→ Your instructions:
Output all the material that follows, exactly as given.

-------

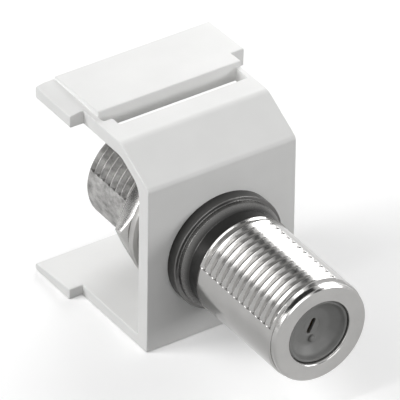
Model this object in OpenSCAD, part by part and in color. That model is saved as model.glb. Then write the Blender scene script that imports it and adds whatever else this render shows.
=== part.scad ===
// Snap-in coaxial coupler: a double-ended threaded port clamped in a one-piece moulded insert
// that clips into a wall plate opening. Sizes are in millimetres.
// X runs across the insert, -Y out of the wall plate towards the user, and Z up.
// The origin is where the connector's axis crosses the insert's front face.

/* [Insert body] */
// Width of the insert across the wall plate opening
body_w = 14.5; // [13.5:0.1:17]
// Height of the flat front face
face_h = 16.2; // [15.6:0.1:19]
// Height of the connector's axis above the insert's base
axis_h = 8.0; // [7.8:0.1:8.6]
// Rise of the sloped shoulder above the front face
slope_rise = 2.35; // [1.6:0.05:3]
// Run of the sloped shoulder, front to back
slope_run = 4.2; // [3.4:0.1:5]
// Depth from the front face to the rear edge of the arms
depth = 15; // [14.4:0.1:18]
// Thickness of the front wall
front_wall_t = 1.4; // [1:0.1:2]
// Thickness of the sloped shoulder's wall
slope_wall_t = 1.25; // [0.9:0.05:1.6]
// Thickness of the upper arm
upper_arm_t = 1.3; // [1:0.05:1.8]
// Thickness of the lower arm
lower_arm_t = 1.05; // [0.8:0.05:1.4]
// Thickness of the lower arm at its rear edge
lower_tip_t = 0.65; // [0.4:0.05:0.8]
// Radius of the curves inside the sloped shoulder
inner_blend_r = 1.8; // [0.8:0.1:2]
// Radius between the front face and the sloped shoulder
face_blend_r = 0.5; // [0.3:0.1:1.6]
// Radius between the sloped shoulder and the top strip
strip_blend_r = 1.4; // [0.4:0.1:2]
// Radius of the remaining moulded edges
edge_r = 0.2; // [0.1:0.05:0.25]

/* [Ears] */
// Reach of each ear beyond the side of the insert
ear_reach = 1.3; // [0.8:0.1:2]
// Length of the ears along the arms
ear_l = 5.25; // [3.5:0.05:5.6]
// Width of the bevel along the upper left ear's outer edge
ear_bevel_w = 0.8; // [0.4:0.1:1]
// Drop of that bevel at the outer edge
ear_bevel_drop = 0.15; // [0.05:0.05:0.4]

/* [Latch] */
// Length of the flat strip between the shoulder and the wall plate slot
strip_l = 2.3; // [1.5:0.1:2.6]
// Front-to-back width of the wall plate slot
slot_l = 1.8; // [1.2:0.1:2]
// Width of the left rail beside the slot
rail_left_w = 1.4; // [1:0.1:2]
// Width of the right rail beside the slot
rail_right_w = 0.5; // [0.4:0.1:1]
// Width of the left rail where the relief notch narrows it
rail_notch_w = 0.5; // [0.4:0.1:0.8]
// Length of the relief notch, front to back
notch_l = 0.75; // [0.4:0.05:0.9]
// Height of the latch above the strip at its front edge
latch_rise_front = 0.5; // [0.3:0.05:0.9]
// Height of the latch above the strip at its rear edge
latch_rise_rear = 0.22; // [0.1:0.02:0.28]

/* [Clamping boss] */
// Length of the boss behind the front wall
boss_l = 2.8; // [1.5:0.1:3.4]
// Wall of the boss around its hole
boss_wall = 0.6; // [0.4:0.05:1]
// Gap between the threaded barrel and the hole through the insert
hole_clearance = 0.14; // [0.04:0.01:0.2]

/* [Connector barrel] */
// Outside diameter of the thread
thread_d = 9.4; // [9.2:0.025:9.9]
// Distance from one crest of the thread to the next
thread_pitch = 0.794; // [0.7:0.002:0.9]
// Width of each crest
crest_w = 0.32; // [0.3:0.01:0.4]
// Depth of the thread from its crests to its pitch line, where barrel and nut meet
thread_half_depth = 0.26; // [0.2:0.01:0.3]
// Depth below the crests of the two smooth lands that run along each port
land_drop = 0.085; // [0.04:0.005:0.09]
// Angle that each smooth land spans around the barrel
land_span = 85; // [30:1:100]
// Tilt of the lands from the horizontal
land_tilt = 21.5; // [0:0.5:45]
// Reach of the front port beyond the insert's front face
front_reach = 14.46; // [13:0.1:18]
// Reach of the rear port behind the insert's front face
rear_reach = 13.9; // [13:0.1:14.3]
// Depth of the plain rim at the front port's tip below the thread's crests
rim_drop = 0.24; // [0.2:0.02:0.45]
// Width of the rounded edge between that rim and the flat ring around the socket
rim_w = 0.65; // [0.3:0.05:0.8]
// Length of that rounded edge
rim_l = 0.45; // [0.2:0.05:0.8]
// Chamfer at the rear port's tip
rear_chamfer = 0.8; // [0.5:0.02:1.1]
// Distance from the insert's front face to where the front thread starts
thread_start = 3.4; // [2.6:0.1:5]
// Depth of the plain neck behind the front thread below the thread's crests
neck_drop = 0.2; // [0.16:0.02:0.45]

/* [Flange] */
// Reach of the flange beyond the thread's crests, where it seats on the insert's front face
flange_w = 0.6; // [0.4:0.02:1.4]
// Thickness of the flange
flange_t = 1.05; // [0.6:0.05:1.2]
// Reach of the collar between flange and neck beyond the thread's crests
collar_w = 0.25; // [0.05:0.02:0.35]
// Length of the collar
collar_l = 0.45; // [0.2:0.05:0.8]
// Chamfer of the flange's front edge
flange_chamfer = 0.15; // [0.05:0.05:0.25]

/* [Sockets] */
// Radius of the opening in each end lip
lip_r = 2.9; // [2.7:0.05:3.1]
// Length of each end lip
lip_l = 1.1; // [0.8:0.05:1.4]
// Radius of the chamber between the lips
chamber_r = 3.35; // [3.2:0.05:3.5]
// Chamfer of the front lip's mouth
mouth_chamfer = 0.15; // [0.05:0.05:0.3]

/* [Nut and washer] */
// Thickness of the nut's wall from the thread's crests to each flat
nut_wall = 0.85; // [0.6:0.01:1.2]
// Thickness of the nut
nut_t = 1.95; // [1.4:0.05:2.6]
// Turn of the nut about its axis, from a corner pointing left
nut_turn = 4; // [0:1:60]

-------

→ Task output:
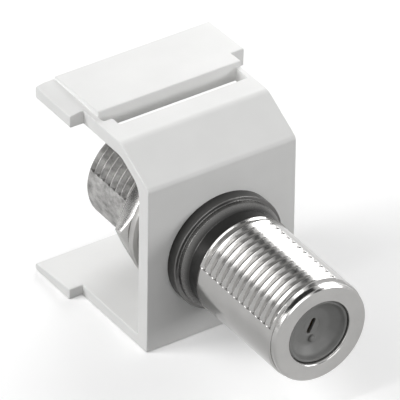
Model this object in OpenSCAD, part by part and in color. That model is saved as model.glb. Then write the Blender scene script that imports it and adds whatever else this render shows.
=== part.scad ===
// Snap-in coaxial coupler: a double-ended threaded port clamped in a one-piece moulded insert
// that clips into a wall plate opening. Sizes are in millimetres.
// X runs across the insert, -Y out of the wall plate towards the user, and Z up.
// The origin is where the connector's axis crosses the insert's front face.

/* [Insert body] */
// Width of the insert across the wall plate opening
body_w = 14.5; // [13.5:0.1:17]
// Height of the flat front face
face_h = 16.2; // [15.6:0.1:19]
// Height of the connector's axis above the insert's base
axis_h = 8.0; // [7.8:0.1:8.6]
// Rise of the sloped shoulder above the front face
slope_rise = 2.35; // [1.6:0.05:3]
// Run of the sloped shoulder, front to back
slope_run = 4.2; // [3.4:0.1:5]
// Depth from the front face to the rear edge of the arms
depth = 15; // [14.4:0.1:18]
// Thickness of the front wall
front_wall_t = 1.4; // [1:0.1:2]
// Thickness of the sloped shoulder's wall
slope_wall_t = 1.25; // [0.9:0.05:1.6]
// Thickness of the upper arm
upper_arm_t = 1.3; // [1:0.05:1.8]
// Thickness of the lower arm
lower_arm_t = 1.05; // [0.8:0.05:1.4]
// Thickness of the lower arm at its rear edge
lower_tip_t = 0.65; // [0.4:0.05:0.8]
// Radius of the curves inside the sloped shoulder
inner_blend_r = 1.8; // [0.8:0.1:2]
// Radius between the front face and the sloped shoulder
face_blend_r = 0.5; // [0.3:0.1:1.6]
// Radius between the sloped shoulder and the top strip
strip_blend_r = 1.4; // [0.4:0.1:2]
// Radius of the remaining moulded edges
edge_r = 0.2; // [0.1:0.05:0.25]

/* [Ears] */
// Reach of each ear beyond the side of the insert
ear_reach = 1.3; // [0.8:0.1:2]
// Length of the ears along the arms
ear_l = 5.25; // [3.5:0.05:5.6]
// Width of the bevel along the upper left ear's outer edge
ear_bevel_w = 0.8; // [0.4:0.1:1]
// Drop of that bevel at the outer edge
ear_bevel_drop = 0.15; // [0.05:0.05:0.4]

/* [Latch] */
// Length of the flat strip between the shoulder and the wall plate slot
strip_l = 2.3; // [1.5:0.1:2.6]
// Front-to-back width of the wall plate slot
slot_l = 1.8; // [1.2:0.1:2]
// Width of the left rail beside the slot
rail_left_w = 1.4; // [1:0.1:2]
// Width of the right rail beside the slot
rail_right_w = 0.5; // [0.4:0.1:1]
// Width of the left rail where the relief notch narrows it
rail_notch_w = 0.5; // [0.4:0.1:0.8]
// Length of the relief notch, front to back
notch_l = 0.75; // [0.4:0.05:0.9]
// Height of the latch above the strip at its front edge
latch_rise_front = 0.5; // [0.3:0.05:0.9]
// Height of the latch above the strip at its rear edge
latch_rise_rear = 0.22; // [0.1:0.02:0.28]

/* [Clamping boss] */
// Length of the boss behind the front wall
boss_l = 2.8; // [1.5:0.1:3.4]
// Wall of the boss around its hole
boss_wall = 0.6; // [0.4:0.05:1]
// Gap between the threaded barrel and the hole through the insert
hole_clearance = 0.14; // [0.04:0.01:0.2]

/* [Connector barrel] */
// Outside diameter of the thread
thread_d = 9.4; // [9.2:0.025:9.9]
// Distance from one crest of the thread to the next
thread_pitch = 0.794; // [0.7:0.002:0.9]
// Width of each crest
crest_w = 0.32; // [0.3:0.01:0.4]
// Depth of the thread from its crests to its pitch line, where barrel and nut meet
thread_half_depth = 0.26; // [0.2:0.01:0.3]
// Depth below the crests of the two smooth lands that run along each port
land_drop = 0.085; // [0.04:0.005:0.09]
// Angle that each smooth land spans around the barrel
land_span = 85; // [30:1:100]
// Tilt of the lands from the horizontal
land_tilt = 21.5; // [0:0.5:45]
// Reach of the front port beyond the insert's front face
front_reach = 14.46; // [13:0.1:18]
// Reach of the rear port behind the insert's front face
rear_reach = 13.9; // [13:0.1:14.3]
// Depth of the plain rim at the front port's tip below the thread's crests
rim_drop = 0.24; // [0.2:0.02:0.45]
// Width of the rounded edge between that rim and the flat ring around the socket
rim_w = 0.65; // [0.3:0.05:0.8]
// Length of that rounded edge
rim_l = 0.45; // [0.2:0.05:0.8]
// Chamfer at the rear port's tip
rear_chamfer = 0.8; // [0.5:0.02:1.1]
// Distance from the insert's front face to where the front thread starts
thread_start = 3.4; // [2.6:0.1:5]
// Depth of the plain neck behind the front thread below the thread's crests
neck_drop = 0.2; // [0.16:0.02:0.45]

/* [Flange] */
// Reach of the flange beyond the thread's crests, where it seats on the insert's front face
flange_w = 0.6; // [0.4:0.02:1.4]
// Thickness of the flange
flange_t = 1.05; // [0.6:0.05:1.2]
// Reach of the collar between flange and neck beyond the thread's crests
collar_w = 0.25; // [0.05:0.02:0.35]
// Length of the collar
collar_l = 0.45; // [0.2:0.05:0.8]
// Chamfer of the flange's front edge
flange_chamfer = 0.15; // [0.05:0.05:0.25]

/* [Sockets] */
// Radius of the opening in each end lip
lip_r = 2.9; // [2.7:0.05:3.1]
// Length of each end lip
lip_l = 1.1; // [0.8:0.05:1.4]
// Radius of the chamber between the lips
chamber_r = 3.35; // [3.2:0.05:3.5]
// Chamfer of the front lip's mouth
mouth_chamfer = 0.15; // [0.05:0.05:0.3]

/* [Nut and washer] */
// Thickness of the nut's wall from the thread's crests to each flat
nut_wall = 0.85; // [0.6:0.01:1.2]
// Thickness of the nut
nut_t = 1.95; // [1.4:0.05:2.6]
// Turn of the nut about its axis, from a corner pointing left
nut_turn = 4; // [0:1:60]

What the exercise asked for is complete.